1. A steam turbine blade comprising: an airfoil portion having an operating temperature range, a design rotational speed, a blade root, a blade tip, and a radial axis extending outward toward said blade tip and inward toward said blade root, and wherein said airfoil portion is comprised of:(1) a metallic section consisting essentially of metal and having a first mass density, wherein said metallic section radially extends from generally said blade root to generally said blade tip; and(2) at least one fiber composite section, having a second mass density less than said first mass density;wherein said fiber composite section is comprised of a carbon fiber composite and a glass barrier layer interposed between said carbon fiber composite and said metallic section.

2. The steam turbine blade of claim 1, wherein said metallic section and said at least one carbon fiber composite section together define a generally airfoil shape at said design rotational speed.

3. The steam turbine blade of claim 1, wherein said carbon fiber composite comprises at least one layer of carbon fiber material/fabric with resin.

4. The steam turbine blade of claim 1, wherein said glass barrier layer comprises a glass fiber layer with resin between the metallic blade and the carbon fiber composite.

5. The steam turbine blade of claim 1, wherein said carbon fiber composite section is disposed in a pocket defined in a pressure side of said metallic section.

6. The steam turbine blade of claim 5, wherein said pocket comprises at least one window defined through said metallic section to a convex, suction side of said metallic section.

7. The steam turbine blade of claim 6, wherein window has a width, in a widthwise direction of said blade, that is less than a width of said pocket.

8. The steam turbine blade of claim 7, wherein said pocket further comprises a shallow pocket portion and wherein said at least one window extends from a base of said shallow pocket portion to said suction side.

9. The steam turbine blade of claim 8, wherein said glass barrier layer is disposed to substantially fill said at least one window.

10. The steam turbine blade of claim 1, wherein said fiber composite section is disposed in a through pocket defined through said metallic section from one surface thereof to an opposite surface thereof.

11. The steam turbine blade of claim 1, further comprising a glass barrier layer overlying and covering steam path facing surfaces of said carbon composite material.

12. A gas turbine engine having a rotating component with a plurality of blades extending therefrom, said plurality of blades comprising: at least one first blade type defining a first blade group, each first blade in said first blade group having a first resonant frequency;at least one second blade type defining a second blade group, each second blade in said second blade group having a second resonant frequency that differs from said first resonant frequency,wherein said first blade type is comprised of:an airfoil portion having an operating temperature range, a design rotational speed, a blade root, a blade tip, and a radial axis extending outward toward said blade tip and inward toward said blade root, and wherein said airfoil portion is comprised of:(1) a metallic section consisting essentially of metal and having a first mass density, wherein said metallic section radially extends from generally said blade root to generally said blade tip; and(2) at least one fiber composite section, having a second mass density less than said first mass density;wherein said fiber composite section is comprised of a carbon fiber composite and a glass barrier layer interposed between said carbon fiber composite and said metallic section.

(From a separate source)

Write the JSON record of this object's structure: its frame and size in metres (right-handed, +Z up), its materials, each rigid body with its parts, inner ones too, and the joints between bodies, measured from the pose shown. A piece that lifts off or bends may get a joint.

13. A gas turbine engine as in claim 12, comprising a plurality of first blade groups and a plurality of second blade groups, and wherein the first and second blade groups are alternatingly disposed adjacent one another about said rotating component.

14. A gas turbine engine as in claim 13, wherein at least one of said first and second blade groups has only a single blade, so that a single blade of said one of said first and second blade groups is disposed between blades of said other of said first and second blade groups.

15. A steam turbine blade comprising: a) a steam-turbine-blade shank portion;b) a steam-turbine-blade metallic airfoil portion attached to said shank portion and having a pressure side and a suction side, wherein at least one of said pressure and suction sides includes at least one recess, wherein said at least one recess has a void volume; andc) filler material disposed in and bonded to said at least one recess and generally completely filling said void volume, wherein said filler material as a whole has a lower average mass density than that of said metallic airfoil portion as a whole, wherein said filler material is comprised of a carbon fiber composite and a glass barrier layer interposed between said carbon fiber composite and said metallic airfoil portion.

16. The steam turbine blade of claim 15, wherein said carbon fiber composite comprises at least one layer of carbon fiber material/fabric with resin.

17. The steam turbine blade of claim 15, wherein said recess comprises at least one window defined through said metallic portion.

18. The steam turbine blade of claim 17, wherein said recess further comprises a shallow pocket portion and wherein said at least one window extends from a base of said shallow pocket portion through said metallic airfoil portion.

19. The steam turbine blade of claim 18, wherein said glass barrier layer is disposed to substantially fill said at least one window.

20. The steam turbine blade of claim 15, further comprising a glass barrier layer overlying and covering steam path facing surfaces of said carbon composite material.